**Problem to work on:** Pull out every line below containing the word "context".
▼▼▼
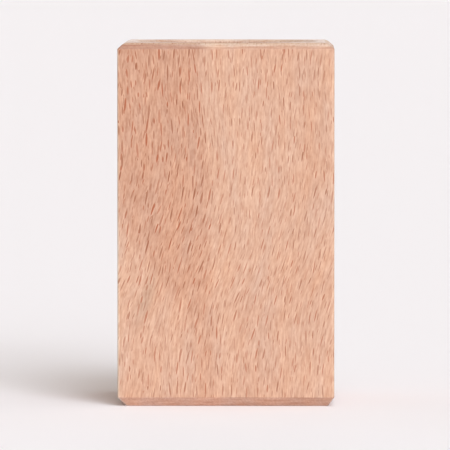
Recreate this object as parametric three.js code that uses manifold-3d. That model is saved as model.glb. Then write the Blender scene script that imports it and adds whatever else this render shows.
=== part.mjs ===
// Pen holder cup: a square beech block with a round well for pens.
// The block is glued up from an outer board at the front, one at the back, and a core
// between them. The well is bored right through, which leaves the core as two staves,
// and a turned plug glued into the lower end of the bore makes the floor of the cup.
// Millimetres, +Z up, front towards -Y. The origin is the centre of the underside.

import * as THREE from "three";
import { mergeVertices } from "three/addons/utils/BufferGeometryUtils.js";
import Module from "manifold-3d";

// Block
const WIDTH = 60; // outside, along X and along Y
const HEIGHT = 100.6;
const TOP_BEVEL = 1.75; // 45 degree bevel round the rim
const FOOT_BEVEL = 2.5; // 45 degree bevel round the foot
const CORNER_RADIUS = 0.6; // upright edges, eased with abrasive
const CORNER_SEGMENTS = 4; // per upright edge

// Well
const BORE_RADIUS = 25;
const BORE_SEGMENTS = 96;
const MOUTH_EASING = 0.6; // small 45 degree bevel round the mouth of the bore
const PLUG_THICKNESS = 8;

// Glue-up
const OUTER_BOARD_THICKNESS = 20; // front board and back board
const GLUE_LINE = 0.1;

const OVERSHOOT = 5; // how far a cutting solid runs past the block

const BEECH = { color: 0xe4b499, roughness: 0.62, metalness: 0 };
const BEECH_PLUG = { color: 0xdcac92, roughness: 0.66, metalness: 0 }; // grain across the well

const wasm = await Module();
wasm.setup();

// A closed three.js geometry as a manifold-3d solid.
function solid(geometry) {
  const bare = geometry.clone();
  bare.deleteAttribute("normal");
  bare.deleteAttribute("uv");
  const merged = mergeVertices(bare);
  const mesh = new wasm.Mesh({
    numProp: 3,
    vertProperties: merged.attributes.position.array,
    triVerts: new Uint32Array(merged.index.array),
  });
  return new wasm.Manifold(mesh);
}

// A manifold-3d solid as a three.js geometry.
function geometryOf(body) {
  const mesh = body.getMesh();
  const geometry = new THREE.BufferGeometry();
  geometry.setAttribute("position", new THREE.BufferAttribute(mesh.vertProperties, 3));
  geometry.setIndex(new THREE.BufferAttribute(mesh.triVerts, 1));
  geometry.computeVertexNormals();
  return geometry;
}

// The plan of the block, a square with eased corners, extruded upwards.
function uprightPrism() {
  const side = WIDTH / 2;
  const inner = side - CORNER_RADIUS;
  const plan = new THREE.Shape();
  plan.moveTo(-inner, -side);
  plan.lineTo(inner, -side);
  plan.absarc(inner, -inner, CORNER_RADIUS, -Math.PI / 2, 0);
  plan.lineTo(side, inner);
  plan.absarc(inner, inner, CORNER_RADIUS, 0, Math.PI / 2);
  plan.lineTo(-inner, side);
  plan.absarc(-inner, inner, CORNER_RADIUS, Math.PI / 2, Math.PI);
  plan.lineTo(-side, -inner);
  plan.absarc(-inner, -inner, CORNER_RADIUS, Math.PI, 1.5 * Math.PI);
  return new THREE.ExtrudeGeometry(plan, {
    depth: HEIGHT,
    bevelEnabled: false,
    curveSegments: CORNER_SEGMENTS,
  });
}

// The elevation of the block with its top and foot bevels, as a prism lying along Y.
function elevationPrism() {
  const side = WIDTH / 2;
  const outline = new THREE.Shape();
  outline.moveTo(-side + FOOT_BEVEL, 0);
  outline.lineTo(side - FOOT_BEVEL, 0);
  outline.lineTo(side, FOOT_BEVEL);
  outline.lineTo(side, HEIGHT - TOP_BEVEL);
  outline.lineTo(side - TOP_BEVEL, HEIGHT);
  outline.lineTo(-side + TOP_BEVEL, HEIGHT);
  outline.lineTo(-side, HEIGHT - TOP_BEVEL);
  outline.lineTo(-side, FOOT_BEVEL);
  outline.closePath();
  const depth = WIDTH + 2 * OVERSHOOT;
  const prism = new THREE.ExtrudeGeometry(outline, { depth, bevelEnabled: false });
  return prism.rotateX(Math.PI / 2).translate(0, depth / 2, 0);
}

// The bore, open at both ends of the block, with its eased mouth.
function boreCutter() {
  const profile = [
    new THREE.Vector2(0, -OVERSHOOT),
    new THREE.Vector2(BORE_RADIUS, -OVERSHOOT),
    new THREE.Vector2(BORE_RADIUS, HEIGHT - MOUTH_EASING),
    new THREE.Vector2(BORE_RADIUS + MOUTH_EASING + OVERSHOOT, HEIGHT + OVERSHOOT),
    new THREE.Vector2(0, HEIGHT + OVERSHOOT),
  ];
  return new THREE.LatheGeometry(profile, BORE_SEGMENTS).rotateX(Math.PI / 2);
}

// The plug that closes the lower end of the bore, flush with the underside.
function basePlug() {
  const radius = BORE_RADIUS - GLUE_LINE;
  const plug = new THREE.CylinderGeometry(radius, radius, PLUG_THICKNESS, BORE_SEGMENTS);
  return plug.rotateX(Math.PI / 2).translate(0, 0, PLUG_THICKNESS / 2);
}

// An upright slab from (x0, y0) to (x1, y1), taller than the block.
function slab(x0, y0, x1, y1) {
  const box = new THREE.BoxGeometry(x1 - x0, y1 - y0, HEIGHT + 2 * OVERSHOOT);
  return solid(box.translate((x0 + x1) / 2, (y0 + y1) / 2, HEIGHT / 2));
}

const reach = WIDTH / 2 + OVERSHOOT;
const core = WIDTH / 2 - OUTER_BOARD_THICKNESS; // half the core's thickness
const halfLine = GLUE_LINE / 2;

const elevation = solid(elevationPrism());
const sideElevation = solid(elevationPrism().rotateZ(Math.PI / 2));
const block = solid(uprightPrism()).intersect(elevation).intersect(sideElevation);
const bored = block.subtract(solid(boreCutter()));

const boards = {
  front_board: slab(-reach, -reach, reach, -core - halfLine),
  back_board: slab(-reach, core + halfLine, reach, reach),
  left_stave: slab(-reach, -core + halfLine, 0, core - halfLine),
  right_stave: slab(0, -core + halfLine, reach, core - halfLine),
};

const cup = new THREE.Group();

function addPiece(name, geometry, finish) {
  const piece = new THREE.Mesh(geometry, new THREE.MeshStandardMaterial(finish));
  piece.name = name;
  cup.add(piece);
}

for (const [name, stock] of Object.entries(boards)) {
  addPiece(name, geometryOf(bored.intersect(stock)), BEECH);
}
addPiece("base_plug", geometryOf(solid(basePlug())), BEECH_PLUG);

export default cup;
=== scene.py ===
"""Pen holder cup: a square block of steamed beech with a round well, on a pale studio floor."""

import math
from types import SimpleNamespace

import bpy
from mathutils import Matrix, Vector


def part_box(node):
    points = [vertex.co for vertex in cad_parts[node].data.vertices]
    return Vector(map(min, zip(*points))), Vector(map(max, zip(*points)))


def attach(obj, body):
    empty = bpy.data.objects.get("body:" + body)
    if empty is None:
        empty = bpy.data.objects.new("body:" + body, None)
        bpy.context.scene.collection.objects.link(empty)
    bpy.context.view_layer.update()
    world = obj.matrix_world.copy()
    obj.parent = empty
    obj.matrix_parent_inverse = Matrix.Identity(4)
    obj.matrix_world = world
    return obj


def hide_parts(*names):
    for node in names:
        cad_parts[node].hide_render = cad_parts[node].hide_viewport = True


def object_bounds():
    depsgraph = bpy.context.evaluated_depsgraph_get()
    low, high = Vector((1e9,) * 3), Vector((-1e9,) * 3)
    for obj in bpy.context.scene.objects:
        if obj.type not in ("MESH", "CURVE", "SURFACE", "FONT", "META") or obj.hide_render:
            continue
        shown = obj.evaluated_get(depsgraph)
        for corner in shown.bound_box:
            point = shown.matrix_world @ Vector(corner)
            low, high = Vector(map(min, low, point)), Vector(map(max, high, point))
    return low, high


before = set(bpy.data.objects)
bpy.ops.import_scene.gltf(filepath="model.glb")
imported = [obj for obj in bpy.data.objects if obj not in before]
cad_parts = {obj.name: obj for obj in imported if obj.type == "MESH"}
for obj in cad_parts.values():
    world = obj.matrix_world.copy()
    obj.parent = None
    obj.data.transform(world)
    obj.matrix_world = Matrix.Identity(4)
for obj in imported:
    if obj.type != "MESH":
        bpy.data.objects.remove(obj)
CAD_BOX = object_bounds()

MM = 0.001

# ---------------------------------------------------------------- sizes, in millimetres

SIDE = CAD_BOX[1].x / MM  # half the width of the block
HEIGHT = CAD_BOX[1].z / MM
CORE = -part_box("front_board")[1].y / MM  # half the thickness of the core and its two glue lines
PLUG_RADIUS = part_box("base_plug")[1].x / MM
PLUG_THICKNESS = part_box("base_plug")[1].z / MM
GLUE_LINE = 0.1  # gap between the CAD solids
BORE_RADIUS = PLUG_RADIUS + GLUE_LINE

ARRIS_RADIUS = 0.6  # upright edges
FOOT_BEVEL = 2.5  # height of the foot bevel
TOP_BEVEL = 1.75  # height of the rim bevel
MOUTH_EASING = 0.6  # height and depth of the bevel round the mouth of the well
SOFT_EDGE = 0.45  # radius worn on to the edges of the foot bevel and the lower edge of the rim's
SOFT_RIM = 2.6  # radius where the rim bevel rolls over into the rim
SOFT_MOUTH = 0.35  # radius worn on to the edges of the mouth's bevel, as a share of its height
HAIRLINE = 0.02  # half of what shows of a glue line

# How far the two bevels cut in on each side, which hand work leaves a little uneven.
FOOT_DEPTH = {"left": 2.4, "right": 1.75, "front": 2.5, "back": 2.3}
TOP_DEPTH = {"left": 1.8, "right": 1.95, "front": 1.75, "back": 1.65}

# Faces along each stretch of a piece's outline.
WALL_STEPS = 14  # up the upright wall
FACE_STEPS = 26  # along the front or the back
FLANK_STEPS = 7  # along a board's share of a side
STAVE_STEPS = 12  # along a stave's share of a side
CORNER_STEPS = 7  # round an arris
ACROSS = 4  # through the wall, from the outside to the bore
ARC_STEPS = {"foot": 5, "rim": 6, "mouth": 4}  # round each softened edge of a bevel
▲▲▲
**Final answer:**
        bpy.context.scene.collection.objects.link(empty)
    bpy.context.view_layer.update()
    depsgraph = bpy.context.evaluated_depsgraph_get()
    for obj in bpy.context.scene.objects:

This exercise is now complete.